| LISTED ENTRIES |
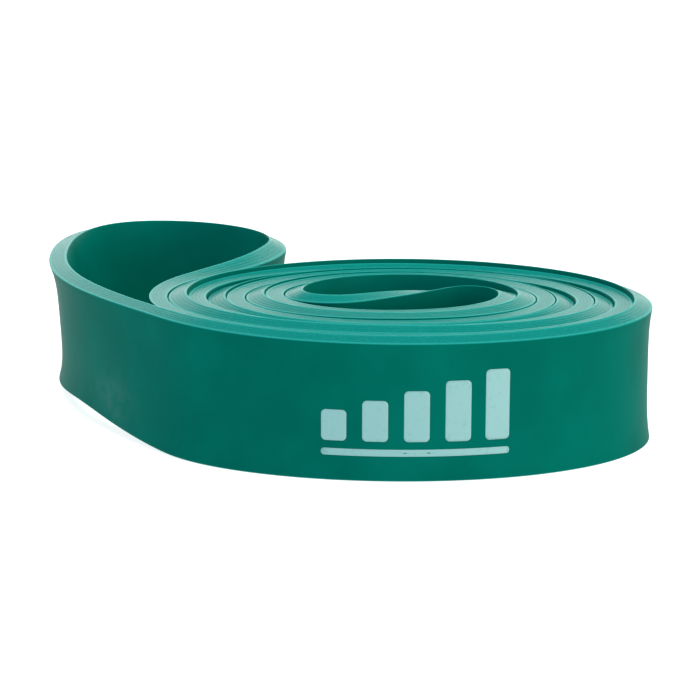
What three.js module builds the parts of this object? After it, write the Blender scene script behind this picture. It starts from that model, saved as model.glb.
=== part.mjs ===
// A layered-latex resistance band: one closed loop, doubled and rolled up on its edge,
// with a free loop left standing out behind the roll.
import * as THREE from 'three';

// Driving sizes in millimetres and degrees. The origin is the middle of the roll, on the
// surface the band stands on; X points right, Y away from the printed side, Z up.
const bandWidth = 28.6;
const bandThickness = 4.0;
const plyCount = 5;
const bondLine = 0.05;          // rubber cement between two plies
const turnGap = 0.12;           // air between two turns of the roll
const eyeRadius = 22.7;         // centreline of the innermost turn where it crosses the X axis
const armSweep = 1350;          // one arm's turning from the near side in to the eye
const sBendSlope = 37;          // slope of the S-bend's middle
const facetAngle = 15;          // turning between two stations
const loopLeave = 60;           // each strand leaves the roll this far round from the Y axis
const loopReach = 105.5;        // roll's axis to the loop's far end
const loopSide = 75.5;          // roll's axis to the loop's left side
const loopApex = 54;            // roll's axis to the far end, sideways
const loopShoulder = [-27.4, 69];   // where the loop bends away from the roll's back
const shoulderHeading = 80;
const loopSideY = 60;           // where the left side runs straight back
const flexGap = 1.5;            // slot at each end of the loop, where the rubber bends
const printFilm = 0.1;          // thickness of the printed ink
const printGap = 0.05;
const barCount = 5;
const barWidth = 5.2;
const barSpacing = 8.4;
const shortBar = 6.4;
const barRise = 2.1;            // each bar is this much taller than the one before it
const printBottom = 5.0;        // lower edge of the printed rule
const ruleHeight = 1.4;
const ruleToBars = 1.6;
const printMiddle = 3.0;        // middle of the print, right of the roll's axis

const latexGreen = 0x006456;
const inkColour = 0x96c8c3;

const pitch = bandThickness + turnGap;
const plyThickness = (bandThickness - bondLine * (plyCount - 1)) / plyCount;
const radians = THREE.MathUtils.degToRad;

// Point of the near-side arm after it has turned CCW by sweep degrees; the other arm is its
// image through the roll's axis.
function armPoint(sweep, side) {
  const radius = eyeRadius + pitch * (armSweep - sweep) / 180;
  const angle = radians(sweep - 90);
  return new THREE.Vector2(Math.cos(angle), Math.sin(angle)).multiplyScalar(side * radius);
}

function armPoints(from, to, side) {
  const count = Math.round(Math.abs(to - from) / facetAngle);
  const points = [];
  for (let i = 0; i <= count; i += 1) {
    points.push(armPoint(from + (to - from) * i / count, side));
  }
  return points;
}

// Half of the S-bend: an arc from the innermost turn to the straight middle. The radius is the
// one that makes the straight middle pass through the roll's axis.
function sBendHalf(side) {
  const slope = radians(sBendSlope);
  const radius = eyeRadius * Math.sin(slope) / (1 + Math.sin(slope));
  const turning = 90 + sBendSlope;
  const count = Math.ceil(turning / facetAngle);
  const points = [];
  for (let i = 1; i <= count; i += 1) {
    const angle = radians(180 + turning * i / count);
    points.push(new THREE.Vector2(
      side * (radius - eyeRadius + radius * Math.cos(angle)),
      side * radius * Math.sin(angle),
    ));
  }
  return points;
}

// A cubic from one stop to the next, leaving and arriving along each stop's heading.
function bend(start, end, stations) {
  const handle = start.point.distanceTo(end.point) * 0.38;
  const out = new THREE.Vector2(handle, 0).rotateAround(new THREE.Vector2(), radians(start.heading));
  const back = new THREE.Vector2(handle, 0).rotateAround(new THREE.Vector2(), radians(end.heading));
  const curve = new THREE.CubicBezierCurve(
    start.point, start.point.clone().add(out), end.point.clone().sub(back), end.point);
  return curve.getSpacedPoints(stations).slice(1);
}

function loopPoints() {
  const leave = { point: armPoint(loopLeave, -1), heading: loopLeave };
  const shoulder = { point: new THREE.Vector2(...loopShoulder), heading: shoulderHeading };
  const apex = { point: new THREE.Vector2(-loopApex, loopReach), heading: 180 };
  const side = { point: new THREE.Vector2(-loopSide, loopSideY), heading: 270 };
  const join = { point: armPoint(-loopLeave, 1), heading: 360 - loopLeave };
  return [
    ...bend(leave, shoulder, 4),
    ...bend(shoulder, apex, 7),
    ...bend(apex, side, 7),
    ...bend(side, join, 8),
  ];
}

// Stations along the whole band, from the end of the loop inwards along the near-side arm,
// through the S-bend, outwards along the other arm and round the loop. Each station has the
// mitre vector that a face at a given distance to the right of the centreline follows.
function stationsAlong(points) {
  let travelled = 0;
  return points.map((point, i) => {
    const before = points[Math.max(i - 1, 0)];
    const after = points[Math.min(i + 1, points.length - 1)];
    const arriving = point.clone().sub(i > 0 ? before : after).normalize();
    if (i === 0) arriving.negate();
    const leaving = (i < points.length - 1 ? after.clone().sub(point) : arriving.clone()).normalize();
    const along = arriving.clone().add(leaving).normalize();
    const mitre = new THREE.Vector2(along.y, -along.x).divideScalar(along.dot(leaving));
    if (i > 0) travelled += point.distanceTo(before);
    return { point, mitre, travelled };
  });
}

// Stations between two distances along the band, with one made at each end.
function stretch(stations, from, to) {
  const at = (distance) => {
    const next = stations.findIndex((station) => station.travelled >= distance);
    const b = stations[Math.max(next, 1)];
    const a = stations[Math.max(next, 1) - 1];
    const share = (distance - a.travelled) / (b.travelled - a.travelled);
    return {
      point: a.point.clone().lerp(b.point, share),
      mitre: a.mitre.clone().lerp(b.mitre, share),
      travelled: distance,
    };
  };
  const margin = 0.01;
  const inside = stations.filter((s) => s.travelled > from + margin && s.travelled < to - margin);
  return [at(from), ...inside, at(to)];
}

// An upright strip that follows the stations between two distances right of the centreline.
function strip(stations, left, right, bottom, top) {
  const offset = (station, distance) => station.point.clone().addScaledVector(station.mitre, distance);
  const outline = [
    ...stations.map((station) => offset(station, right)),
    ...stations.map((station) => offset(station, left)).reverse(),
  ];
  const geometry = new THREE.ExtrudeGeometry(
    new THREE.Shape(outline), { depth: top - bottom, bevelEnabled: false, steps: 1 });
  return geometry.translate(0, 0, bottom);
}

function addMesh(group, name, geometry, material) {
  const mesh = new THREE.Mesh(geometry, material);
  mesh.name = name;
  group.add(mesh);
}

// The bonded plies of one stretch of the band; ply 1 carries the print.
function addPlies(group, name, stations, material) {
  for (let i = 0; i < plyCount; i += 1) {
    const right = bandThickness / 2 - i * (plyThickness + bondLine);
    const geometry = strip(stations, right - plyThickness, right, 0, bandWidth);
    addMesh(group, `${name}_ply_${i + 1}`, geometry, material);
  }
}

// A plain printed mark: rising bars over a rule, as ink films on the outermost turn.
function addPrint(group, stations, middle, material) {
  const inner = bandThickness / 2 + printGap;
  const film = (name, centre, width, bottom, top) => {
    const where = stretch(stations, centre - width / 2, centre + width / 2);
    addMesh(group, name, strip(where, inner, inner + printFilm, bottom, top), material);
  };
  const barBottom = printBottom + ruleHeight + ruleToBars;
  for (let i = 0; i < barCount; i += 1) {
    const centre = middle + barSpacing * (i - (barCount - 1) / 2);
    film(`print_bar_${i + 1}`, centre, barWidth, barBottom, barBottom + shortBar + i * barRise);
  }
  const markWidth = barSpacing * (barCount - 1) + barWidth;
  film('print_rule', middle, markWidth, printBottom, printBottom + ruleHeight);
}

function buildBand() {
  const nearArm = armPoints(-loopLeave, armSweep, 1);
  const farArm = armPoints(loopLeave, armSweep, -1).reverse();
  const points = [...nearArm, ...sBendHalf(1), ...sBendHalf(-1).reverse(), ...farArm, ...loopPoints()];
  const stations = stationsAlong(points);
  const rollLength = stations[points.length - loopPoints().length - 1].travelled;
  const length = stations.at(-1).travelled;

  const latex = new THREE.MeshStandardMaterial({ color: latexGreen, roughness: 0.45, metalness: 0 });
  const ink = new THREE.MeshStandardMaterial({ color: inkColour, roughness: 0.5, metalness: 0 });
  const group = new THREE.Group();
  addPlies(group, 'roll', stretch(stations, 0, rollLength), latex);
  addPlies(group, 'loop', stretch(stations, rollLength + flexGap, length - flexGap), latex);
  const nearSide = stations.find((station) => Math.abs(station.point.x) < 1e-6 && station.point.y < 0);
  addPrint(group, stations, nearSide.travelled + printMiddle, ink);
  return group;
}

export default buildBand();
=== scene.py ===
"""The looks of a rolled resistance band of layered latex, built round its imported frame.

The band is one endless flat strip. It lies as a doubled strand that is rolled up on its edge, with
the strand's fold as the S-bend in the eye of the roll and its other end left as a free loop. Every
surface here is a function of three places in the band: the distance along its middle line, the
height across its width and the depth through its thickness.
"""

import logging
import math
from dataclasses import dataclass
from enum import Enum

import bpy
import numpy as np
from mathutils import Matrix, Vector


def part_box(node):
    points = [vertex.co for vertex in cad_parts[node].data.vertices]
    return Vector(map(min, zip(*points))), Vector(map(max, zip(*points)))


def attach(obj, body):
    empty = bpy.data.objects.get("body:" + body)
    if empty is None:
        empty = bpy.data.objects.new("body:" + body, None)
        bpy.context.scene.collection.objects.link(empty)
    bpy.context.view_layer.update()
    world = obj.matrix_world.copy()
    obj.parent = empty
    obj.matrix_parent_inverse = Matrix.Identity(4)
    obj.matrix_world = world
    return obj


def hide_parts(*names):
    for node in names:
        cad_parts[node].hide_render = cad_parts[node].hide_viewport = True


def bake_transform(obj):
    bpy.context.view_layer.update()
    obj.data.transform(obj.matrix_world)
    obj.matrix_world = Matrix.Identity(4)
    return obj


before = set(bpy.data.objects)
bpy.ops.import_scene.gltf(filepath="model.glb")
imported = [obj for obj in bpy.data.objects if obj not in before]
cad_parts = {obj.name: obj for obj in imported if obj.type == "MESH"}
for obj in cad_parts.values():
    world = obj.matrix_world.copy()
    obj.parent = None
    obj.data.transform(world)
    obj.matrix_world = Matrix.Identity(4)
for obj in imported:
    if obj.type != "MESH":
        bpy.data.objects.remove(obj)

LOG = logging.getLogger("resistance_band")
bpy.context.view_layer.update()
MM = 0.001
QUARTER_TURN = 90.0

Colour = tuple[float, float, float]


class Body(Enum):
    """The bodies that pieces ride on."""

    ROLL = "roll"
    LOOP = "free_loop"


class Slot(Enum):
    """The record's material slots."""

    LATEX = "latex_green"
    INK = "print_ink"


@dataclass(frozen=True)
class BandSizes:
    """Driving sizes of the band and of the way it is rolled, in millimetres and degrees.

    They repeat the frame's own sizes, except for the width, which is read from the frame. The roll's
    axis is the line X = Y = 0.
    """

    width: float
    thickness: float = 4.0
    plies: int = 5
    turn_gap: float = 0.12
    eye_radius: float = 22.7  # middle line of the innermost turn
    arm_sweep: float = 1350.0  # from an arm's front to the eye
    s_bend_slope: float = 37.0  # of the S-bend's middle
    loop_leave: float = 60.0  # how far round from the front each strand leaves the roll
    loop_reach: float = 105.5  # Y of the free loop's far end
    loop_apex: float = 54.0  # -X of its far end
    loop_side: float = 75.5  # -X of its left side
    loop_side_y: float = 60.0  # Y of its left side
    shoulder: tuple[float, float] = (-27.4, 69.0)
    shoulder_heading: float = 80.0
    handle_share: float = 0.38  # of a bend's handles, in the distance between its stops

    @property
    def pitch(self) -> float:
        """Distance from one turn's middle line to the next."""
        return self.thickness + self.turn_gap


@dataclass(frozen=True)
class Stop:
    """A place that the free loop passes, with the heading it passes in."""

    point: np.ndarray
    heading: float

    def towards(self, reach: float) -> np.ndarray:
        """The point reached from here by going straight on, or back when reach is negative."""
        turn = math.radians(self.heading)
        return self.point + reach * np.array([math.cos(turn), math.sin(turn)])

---

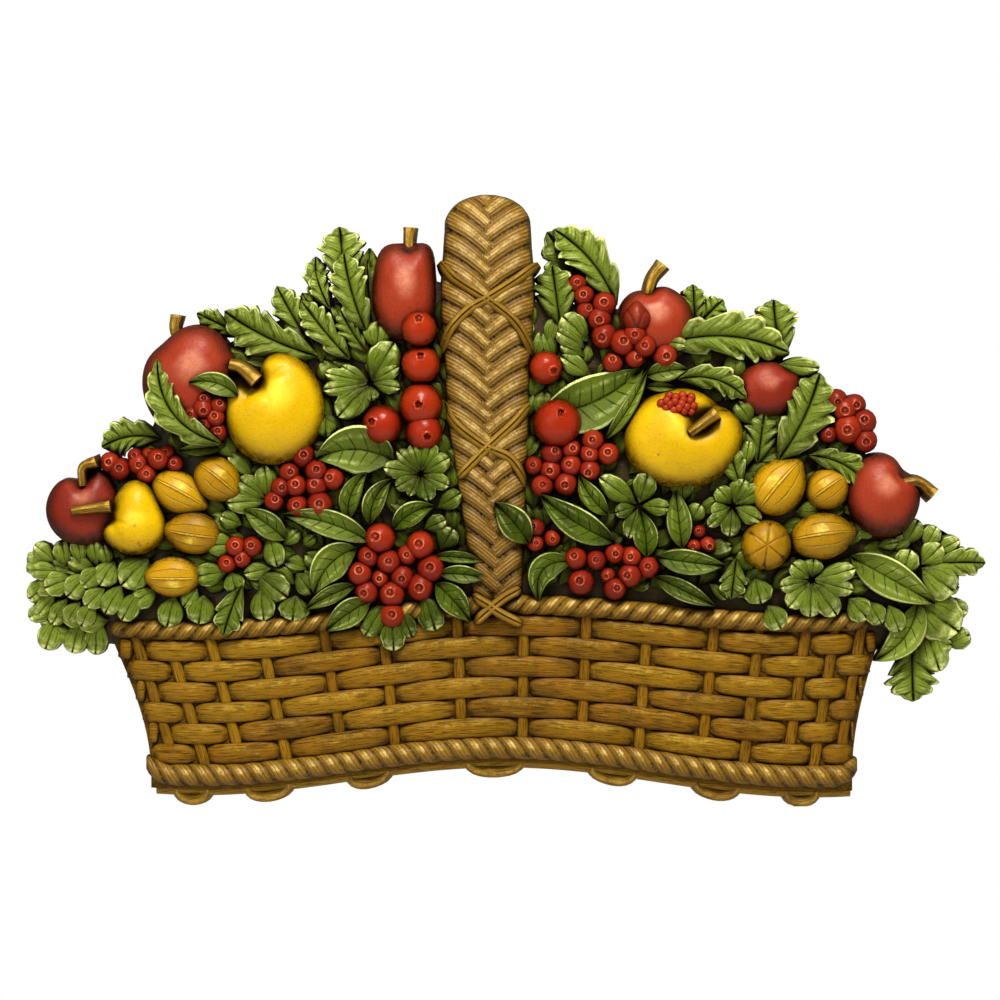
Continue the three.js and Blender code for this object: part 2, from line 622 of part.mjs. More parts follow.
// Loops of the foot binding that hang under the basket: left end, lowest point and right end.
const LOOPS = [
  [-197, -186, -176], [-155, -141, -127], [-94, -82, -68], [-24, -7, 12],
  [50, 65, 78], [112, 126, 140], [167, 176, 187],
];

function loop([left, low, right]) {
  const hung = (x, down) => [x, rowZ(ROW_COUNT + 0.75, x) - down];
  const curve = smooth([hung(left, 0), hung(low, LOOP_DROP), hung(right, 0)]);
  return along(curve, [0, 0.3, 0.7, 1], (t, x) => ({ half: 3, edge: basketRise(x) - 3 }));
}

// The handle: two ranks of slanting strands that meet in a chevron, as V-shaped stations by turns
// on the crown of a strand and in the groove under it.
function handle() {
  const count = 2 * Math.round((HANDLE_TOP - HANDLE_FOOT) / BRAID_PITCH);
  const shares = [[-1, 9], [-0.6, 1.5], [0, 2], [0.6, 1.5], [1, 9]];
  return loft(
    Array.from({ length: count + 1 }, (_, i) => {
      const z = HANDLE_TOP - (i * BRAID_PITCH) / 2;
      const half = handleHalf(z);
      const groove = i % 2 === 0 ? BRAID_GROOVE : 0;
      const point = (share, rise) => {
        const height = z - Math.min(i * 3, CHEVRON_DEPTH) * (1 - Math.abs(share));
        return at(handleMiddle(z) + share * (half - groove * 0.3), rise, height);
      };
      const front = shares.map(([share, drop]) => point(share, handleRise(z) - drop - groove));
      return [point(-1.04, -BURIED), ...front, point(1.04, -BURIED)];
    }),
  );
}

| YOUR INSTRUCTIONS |
Quote only the lines running from the line that holds "const latex = new" to the line that holds "zip(*points))), Vector(map(max, zip(*points)))", both ends included.

| RESULT OF THE TASK |
  const latex = new THREE.MeshStandardMaterial({ color: latexGreen, roughness: 0.45, metalness: 0 });
  const ink = new THREE.MeshStandardMaterial({ color: inkColour, roughness: 0.5, metalness: 0 });
  const group = new THREE.Group();
  addPlies(group, 'roll', stretch(stations, 0, rollLength), latex);
  addPlies(group, 'loop', stretch(stations, rollLength + flexGap, length - flexGap), latex);
  const nearSide = stations.find((station) => Math.abs(station.point.x) < 1e-6 && station.point.y < 0);
  addPrint(group, stations, nearSide.travelled + printMiddle, ink);
  return group;
}

export default buildBand();
=== scene.py ===
"""The looks of a rolled resistance band of layered latex, built round its imported frame.

The band is one endless flat strip. It lies as a doubled strand that is rolled up on its edge, with
the strand's fold as the S-bend in the eye of the roll and its other end left as a free loop. Every
surface here is a function of three places in the band: the distance along its middle line, the
height across its width and the depth through its thickness.
"""

import logging
import math
from dataclasses import dataclass
from enum import Enum

import bpy
import numpy as np
from mathutils import Matrix, Vector


def part_box(node):
    points = [vertex.co for vertex in cad_parts[node].data.vertices]
    return Vector(map(min, zip(*points))), Vector(map(max, zip(*points)))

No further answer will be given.